Listed entries:
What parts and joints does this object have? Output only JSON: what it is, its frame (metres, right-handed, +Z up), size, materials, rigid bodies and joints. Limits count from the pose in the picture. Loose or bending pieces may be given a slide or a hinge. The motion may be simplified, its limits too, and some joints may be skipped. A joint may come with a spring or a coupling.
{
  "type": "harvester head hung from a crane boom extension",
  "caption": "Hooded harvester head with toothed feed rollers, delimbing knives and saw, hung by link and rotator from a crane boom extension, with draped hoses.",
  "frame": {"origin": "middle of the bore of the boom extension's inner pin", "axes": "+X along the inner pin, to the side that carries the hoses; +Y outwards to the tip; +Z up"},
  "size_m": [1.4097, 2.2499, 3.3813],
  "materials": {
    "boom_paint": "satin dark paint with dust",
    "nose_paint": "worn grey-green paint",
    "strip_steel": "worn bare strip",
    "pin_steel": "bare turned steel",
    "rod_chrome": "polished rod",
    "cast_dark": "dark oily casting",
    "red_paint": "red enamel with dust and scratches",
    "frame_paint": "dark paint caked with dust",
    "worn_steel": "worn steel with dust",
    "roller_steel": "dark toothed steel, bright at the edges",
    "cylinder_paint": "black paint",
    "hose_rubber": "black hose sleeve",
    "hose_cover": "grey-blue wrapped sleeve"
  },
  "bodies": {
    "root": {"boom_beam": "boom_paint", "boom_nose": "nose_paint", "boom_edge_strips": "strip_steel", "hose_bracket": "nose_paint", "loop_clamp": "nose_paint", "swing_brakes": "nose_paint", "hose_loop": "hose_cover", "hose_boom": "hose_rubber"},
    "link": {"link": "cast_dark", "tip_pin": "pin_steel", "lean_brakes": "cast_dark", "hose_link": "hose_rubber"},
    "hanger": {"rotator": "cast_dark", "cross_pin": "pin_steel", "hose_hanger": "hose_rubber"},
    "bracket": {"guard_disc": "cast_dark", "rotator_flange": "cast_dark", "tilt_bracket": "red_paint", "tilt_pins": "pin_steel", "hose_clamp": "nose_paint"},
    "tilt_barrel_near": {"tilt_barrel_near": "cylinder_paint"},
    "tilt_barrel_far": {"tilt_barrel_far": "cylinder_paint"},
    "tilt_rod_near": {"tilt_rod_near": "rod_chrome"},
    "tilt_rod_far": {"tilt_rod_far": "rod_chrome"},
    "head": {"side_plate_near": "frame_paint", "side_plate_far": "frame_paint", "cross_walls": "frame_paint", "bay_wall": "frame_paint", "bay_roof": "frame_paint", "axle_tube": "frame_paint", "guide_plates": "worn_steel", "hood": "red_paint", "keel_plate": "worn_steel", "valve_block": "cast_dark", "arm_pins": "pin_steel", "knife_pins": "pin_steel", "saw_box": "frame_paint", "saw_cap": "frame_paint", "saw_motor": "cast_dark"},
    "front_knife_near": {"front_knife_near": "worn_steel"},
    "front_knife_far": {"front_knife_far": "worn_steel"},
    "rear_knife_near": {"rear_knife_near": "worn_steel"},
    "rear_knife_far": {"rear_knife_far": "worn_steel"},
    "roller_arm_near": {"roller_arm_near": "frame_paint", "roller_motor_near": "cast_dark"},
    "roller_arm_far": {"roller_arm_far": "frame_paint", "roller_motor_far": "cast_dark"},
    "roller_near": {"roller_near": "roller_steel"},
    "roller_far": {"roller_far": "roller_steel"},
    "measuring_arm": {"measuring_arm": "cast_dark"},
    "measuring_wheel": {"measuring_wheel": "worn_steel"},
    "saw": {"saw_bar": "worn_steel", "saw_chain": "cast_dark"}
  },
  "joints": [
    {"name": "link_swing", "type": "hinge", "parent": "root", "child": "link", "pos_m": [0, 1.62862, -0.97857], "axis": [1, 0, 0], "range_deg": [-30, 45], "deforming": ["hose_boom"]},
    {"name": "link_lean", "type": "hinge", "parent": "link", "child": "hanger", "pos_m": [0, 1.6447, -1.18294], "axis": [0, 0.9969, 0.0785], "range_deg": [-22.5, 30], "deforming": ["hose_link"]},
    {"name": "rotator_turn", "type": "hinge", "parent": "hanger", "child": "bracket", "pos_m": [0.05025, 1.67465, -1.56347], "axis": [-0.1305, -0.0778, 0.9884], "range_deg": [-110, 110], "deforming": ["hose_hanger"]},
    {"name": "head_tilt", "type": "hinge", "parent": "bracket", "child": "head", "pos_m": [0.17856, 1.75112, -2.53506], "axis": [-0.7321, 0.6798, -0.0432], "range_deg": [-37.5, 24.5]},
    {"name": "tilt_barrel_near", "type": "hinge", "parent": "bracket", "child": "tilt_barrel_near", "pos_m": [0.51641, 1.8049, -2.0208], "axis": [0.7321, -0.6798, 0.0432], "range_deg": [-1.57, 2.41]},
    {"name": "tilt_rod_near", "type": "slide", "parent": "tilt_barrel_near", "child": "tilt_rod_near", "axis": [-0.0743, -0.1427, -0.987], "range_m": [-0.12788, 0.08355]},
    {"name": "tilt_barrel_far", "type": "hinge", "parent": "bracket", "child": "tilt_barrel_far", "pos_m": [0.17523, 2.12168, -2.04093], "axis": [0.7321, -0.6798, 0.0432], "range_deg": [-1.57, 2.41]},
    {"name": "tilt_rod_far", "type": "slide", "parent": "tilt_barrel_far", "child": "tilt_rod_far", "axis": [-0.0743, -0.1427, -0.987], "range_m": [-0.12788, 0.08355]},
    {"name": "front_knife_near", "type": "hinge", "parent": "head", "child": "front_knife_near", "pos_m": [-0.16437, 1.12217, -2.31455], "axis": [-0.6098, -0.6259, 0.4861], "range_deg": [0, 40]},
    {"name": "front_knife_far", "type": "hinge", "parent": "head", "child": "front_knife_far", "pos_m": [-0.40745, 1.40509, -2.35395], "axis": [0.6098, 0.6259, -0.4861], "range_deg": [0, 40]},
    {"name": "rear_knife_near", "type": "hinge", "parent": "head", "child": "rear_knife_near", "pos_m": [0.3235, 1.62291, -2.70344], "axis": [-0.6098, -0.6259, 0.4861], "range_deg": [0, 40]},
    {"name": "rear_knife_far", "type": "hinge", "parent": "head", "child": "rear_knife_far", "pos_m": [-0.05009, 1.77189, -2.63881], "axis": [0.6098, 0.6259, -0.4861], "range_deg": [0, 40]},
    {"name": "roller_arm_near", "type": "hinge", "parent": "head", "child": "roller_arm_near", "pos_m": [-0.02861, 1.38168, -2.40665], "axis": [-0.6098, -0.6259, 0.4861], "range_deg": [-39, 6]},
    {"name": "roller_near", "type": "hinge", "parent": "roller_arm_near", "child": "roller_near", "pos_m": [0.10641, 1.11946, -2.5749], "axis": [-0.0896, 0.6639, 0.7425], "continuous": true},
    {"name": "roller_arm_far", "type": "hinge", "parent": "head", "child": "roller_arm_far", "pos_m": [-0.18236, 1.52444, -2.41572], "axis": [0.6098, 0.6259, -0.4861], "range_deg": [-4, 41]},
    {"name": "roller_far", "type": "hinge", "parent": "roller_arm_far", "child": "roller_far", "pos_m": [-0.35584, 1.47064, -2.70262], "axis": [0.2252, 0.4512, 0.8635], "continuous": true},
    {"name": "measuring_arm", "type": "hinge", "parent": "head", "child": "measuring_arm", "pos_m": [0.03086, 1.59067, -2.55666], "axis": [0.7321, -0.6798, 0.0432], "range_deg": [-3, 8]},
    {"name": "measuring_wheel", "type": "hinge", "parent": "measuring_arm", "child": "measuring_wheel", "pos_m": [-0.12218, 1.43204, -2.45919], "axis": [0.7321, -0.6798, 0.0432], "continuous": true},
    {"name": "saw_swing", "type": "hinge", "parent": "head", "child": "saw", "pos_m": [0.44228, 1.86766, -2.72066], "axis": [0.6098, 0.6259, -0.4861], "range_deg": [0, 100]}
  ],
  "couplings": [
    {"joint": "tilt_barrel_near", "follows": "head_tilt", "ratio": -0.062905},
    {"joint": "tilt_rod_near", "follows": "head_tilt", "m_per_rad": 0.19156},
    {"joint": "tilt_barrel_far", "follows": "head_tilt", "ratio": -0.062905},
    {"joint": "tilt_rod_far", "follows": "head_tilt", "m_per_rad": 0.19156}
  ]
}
--
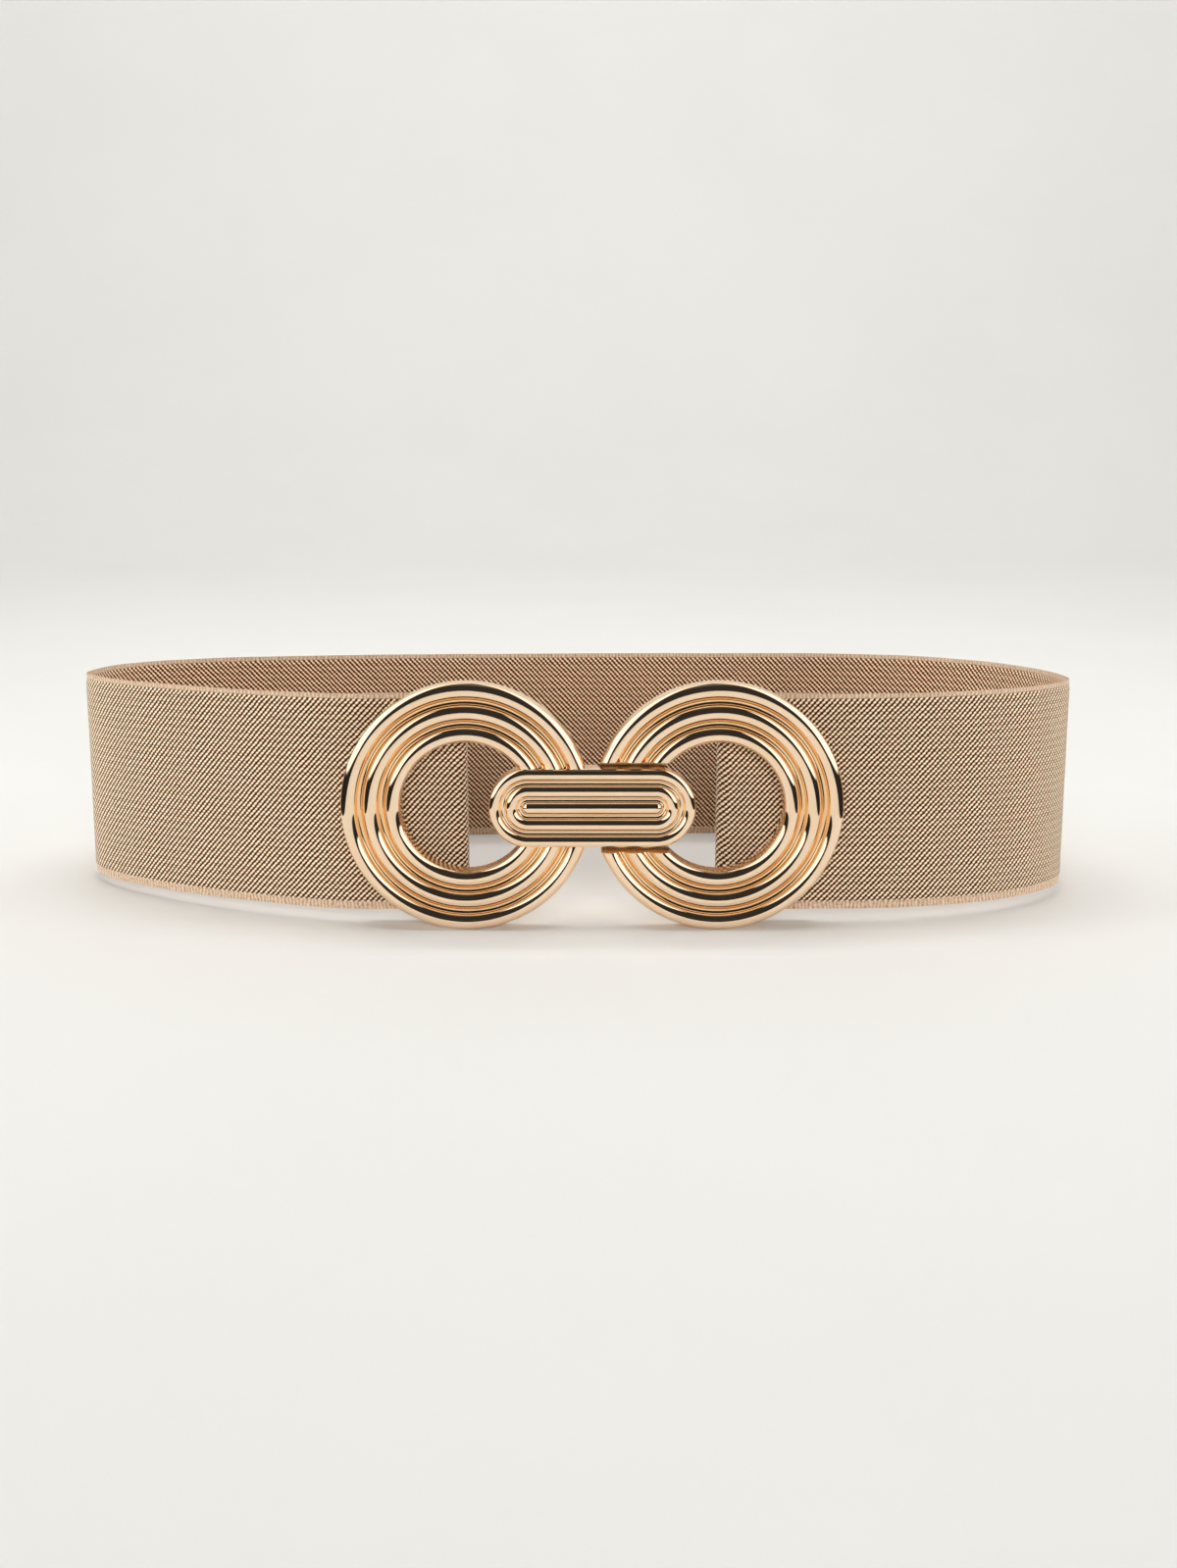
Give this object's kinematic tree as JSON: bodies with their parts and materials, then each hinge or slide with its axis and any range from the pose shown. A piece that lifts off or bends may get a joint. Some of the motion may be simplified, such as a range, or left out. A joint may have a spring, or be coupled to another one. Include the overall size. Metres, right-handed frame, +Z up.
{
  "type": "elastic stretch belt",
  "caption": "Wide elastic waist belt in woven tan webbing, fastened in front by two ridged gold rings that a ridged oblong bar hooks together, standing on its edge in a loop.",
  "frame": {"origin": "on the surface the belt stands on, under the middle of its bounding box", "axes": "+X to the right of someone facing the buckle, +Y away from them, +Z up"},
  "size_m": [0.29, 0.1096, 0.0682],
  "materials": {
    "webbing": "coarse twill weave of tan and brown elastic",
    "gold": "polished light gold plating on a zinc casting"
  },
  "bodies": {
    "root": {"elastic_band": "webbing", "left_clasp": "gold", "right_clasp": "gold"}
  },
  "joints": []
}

To do: Report how many lines in the records hold the word "joints", giving the number and nothing else.

Correct result: 3